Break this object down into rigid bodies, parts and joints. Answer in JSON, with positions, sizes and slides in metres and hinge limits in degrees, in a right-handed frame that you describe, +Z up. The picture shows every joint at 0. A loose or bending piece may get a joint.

┄┄┄┄┄┄┄┄┄┄┄┄┄┄┄┄┄┄┄┄

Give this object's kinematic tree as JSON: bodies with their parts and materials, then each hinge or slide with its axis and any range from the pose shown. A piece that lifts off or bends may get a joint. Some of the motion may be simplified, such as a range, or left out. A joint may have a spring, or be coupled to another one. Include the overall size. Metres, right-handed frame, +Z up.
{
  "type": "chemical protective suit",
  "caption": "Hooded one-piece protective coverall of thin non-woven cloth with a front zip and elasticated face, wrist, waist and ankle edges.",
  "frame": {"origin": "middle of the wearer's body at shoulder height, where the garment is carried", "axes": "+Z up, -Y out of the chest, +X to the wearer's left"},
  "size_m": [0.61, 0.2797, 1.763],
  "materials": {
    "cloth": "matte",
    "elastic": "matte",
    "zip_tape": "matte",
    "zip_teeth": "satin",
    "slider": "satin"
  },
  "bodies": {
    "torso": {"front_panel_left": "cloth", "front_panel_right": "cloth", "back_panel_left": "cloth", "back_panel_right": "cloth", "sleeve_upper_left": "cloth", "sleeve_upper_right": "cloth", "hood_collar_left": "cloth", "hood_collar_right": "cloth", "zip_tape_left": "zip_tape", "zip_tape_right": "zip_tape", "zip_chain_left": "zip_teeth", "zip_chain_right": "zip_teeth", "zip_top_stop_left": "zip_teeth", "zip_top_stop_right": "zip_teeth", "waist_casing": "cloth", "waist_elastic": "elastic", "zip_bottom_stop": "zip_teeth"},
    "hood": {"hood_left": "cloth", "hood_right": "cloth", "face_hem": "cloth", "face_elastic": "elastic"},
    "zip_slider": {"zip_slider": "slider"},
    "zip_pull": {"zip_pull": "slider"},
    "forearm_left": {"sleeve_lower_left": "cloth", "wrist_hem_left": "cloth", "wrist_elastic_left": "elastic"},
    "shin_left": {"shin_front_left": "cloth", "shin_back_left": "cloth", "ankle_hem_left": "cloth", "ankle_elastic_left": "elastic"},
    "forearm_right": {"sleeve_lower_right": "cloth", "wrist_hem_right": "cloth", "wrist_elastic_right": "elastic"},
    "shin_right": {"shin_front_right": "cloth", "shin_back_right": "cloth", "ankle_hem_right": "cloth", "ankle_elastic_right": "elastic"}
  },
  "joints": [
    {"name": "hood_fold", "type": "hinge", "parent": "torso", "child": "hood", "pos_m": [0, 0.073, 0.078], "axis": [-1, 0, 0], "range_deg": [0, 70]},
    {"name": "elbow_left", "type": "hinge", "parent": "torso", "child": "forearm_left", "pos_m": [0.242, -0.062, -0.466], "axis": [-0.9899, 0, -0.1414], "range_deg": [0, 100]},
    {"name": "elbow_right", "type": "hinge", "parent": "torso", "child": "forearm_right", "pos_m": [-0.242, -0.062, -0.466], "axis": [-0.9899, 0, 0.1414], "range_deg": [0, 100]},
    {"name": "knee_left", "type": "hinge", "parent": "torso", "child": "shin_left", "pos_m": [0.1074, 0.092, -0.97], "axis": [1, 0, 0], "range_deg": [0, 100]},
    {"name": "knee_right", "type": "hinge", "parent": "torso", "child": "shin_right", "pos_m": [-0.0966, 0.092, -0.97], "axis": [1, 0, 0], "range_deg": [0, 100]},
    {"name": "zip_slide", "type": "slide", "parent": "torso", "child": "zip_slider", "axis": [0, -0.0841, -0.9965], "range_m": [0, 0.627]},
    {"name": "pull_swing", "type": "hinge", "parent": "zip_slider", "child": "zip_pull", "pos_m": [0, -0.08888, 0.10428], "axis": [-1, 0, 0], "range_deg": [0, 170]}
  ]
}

┄┄┄┄┄┄┄┄┄┄┄┄┄┄┄┄┄┄┄┄

■ **Do this**
Find every line that holds "piece" and copy it.

■ **Solution to this task**
Break this object down into rigid bodies, parts and joints. Answer in JSON, with positions, sizes and slides in metres and hinge limits in degrees, in a right-handed frame that you describe, +Z up. The picture shows every joint at 0. A loose or bending piece may get a joint.
Give this object's kinematic tree as JSON: bodies with their parts and materials, then each hinge or slide with its axis and any range from the pose shown. A piece that lifts off or bends may get a joint. Some of the motion may be simplified, such as a range, or left out. A joint may have a spring, or be coupled to another one. Include the overall size. Metres, right-handed frame, +Z up.
  "caption": "Hooded one-piece protective coverall of thin non-woven cloth with a front zip and elasticated face, wrist, waist and ankle edges.",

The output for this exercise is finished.